====== SUPPLIED DATA

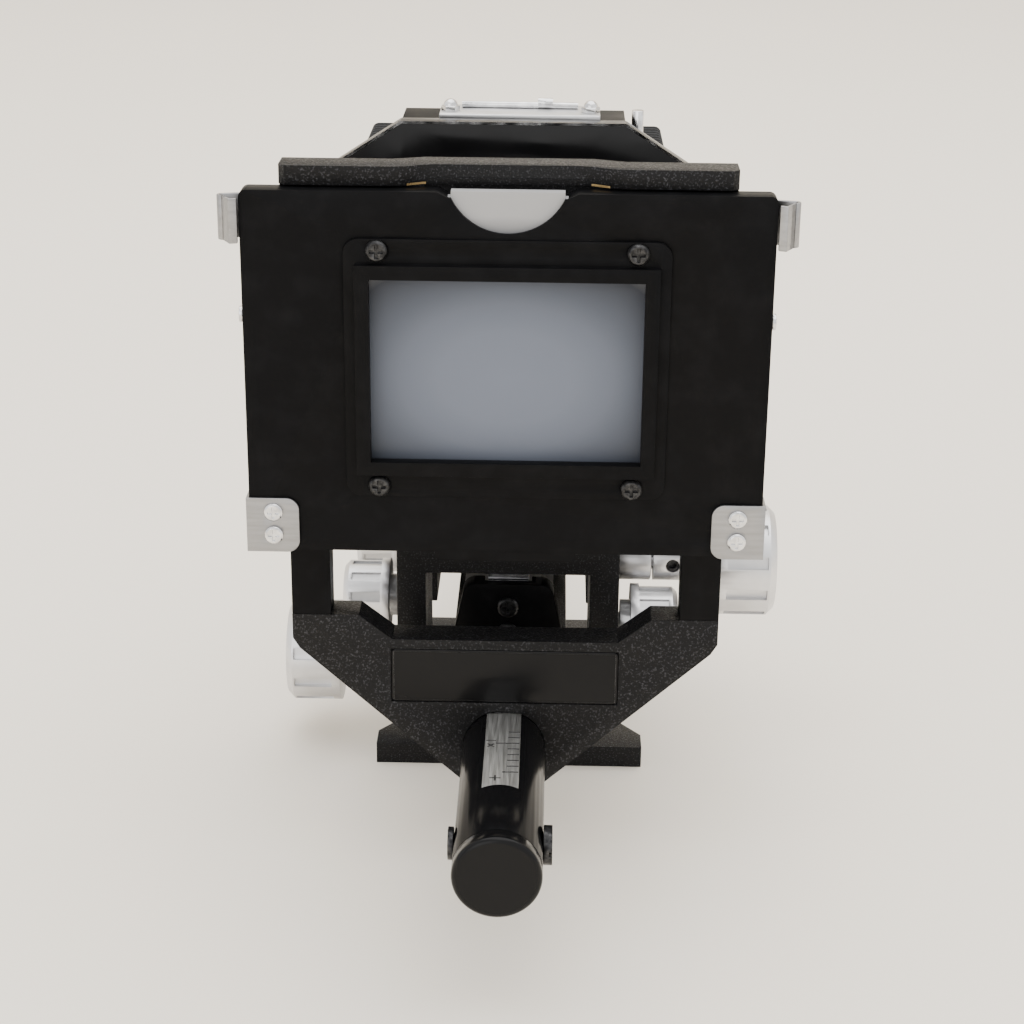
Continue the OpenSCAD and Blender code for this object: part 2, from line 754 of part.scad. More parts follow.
module post(side) {
    low = axis_h + shoulder_rise;
    high = panel_top - 3 - stage_rise - body_gap;
    color(black) difference() {
        block([side > 0 ? post_outer - post_w : -post_outer, post_y, low],
            [side > 0 ? post_outer : post_w - post_outer, post_y + post_t, high]);
        dowel_holes(low - 1, low + 6.2);
    }
}

module left_post() {
    post(-1);
}

module right_post() {
    post(1);
}

module post_dowels() {
    low = axis_h + shoulder_rise - 6;
    color(satin) for (side = [-1, 1])
        translate([side * (post_outer - post_w / 2), post_y + post_t / 2, low])
            cylinder(h = 12, r = 1.2);
}

// The thumbscrew under the boss that locks the carriage on the tube.
module carriage_lock_screw() {
    y = boss_back - 4.5;
    top = axis_h - boss_r - 2 - body_gap;
    color(satin) {
        translate([0, y, top - 4]) difference() {
            cylinder(h = 4, r = 4.2);
            for (i = [0 : 11]) rotate([0, 0, i * 30]) translate([4.2, 0, -1]) cylinder(h = 6, r = 0.45);
        }
        translate([0, y, top - 0.01]) cylinder(h = axis_h - tube_r - 0.3 - top, r = lock_shank_r);
    }
}

// ---- stage ----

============

→ **OBJECTIVE**
Write down every line of the data exactly as it appears above.

→ **RESULT OF THIS TASK**
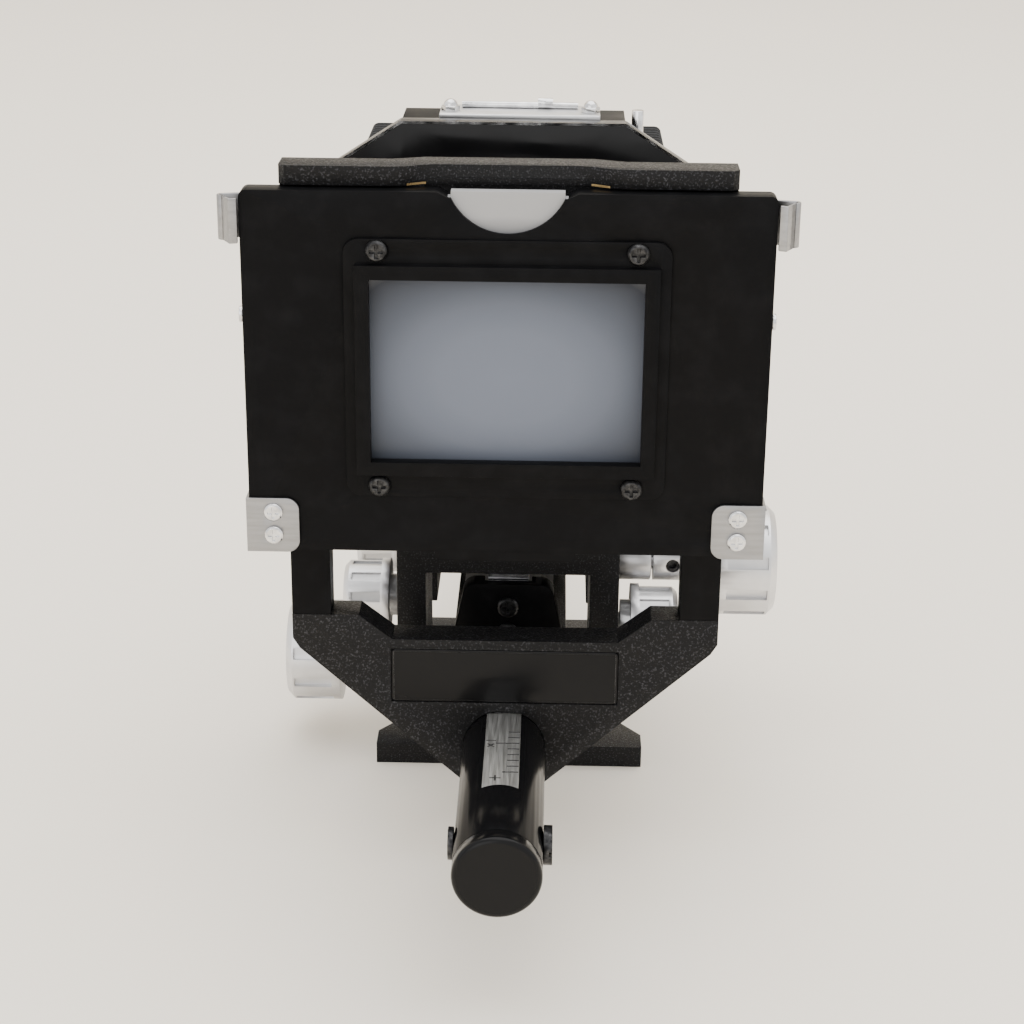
Continue the OpenSCAD and Blender code for this object: part 2, from line 754 of part.scad. More parts follow.
module post(side) {
    low = axis_h + shoulder_rise;
    high = panel_top - 3 - stage_rise - body_gap;
    color(black) difference() {
        block([side > 0 ? post_outer - post_w : -post_outer, post_y, low],
            [side > 0 ? post_outer : post_w - post_outer, post_y + post_t, high]);
        dowel_holes(low - 1, low + 6.2);
    }
}

module left_post() {
    post(-1);
}

module right_post() {
    post(1);
}

module post_dowels() {
    low = axis_h + shoulder_rise - 6;
    color(satin) for (side = [-1, 1])
        translate([side * (post_outer - post_w / 2), post_y + post_t / 2, low])
            cylinder(h = 12, r = 1.2);
}

// The thumbscrew under the boss that locks the carriage on the tube.
module carriage_lock_screw() {
    y = boss_back - 4.5;
    top = axis_h - boss_r - 2 - body_gap;
    color(satin) {
        translate([0, y, top - 4]) difference() {
            cylinder(h = 4, r = 4.2);
            for (i = [0 : 11]) rotate([0, 0, i * 30]) translate([4.2, 0, -1]) cylinder(h = 6, r = 0.45);
        }
        translate([0, y, top - 0.01]) cylinder(h = axis_h - tube_r - 0.3 - top, r = lock_shank_r);
    }
}

// ---- stage ----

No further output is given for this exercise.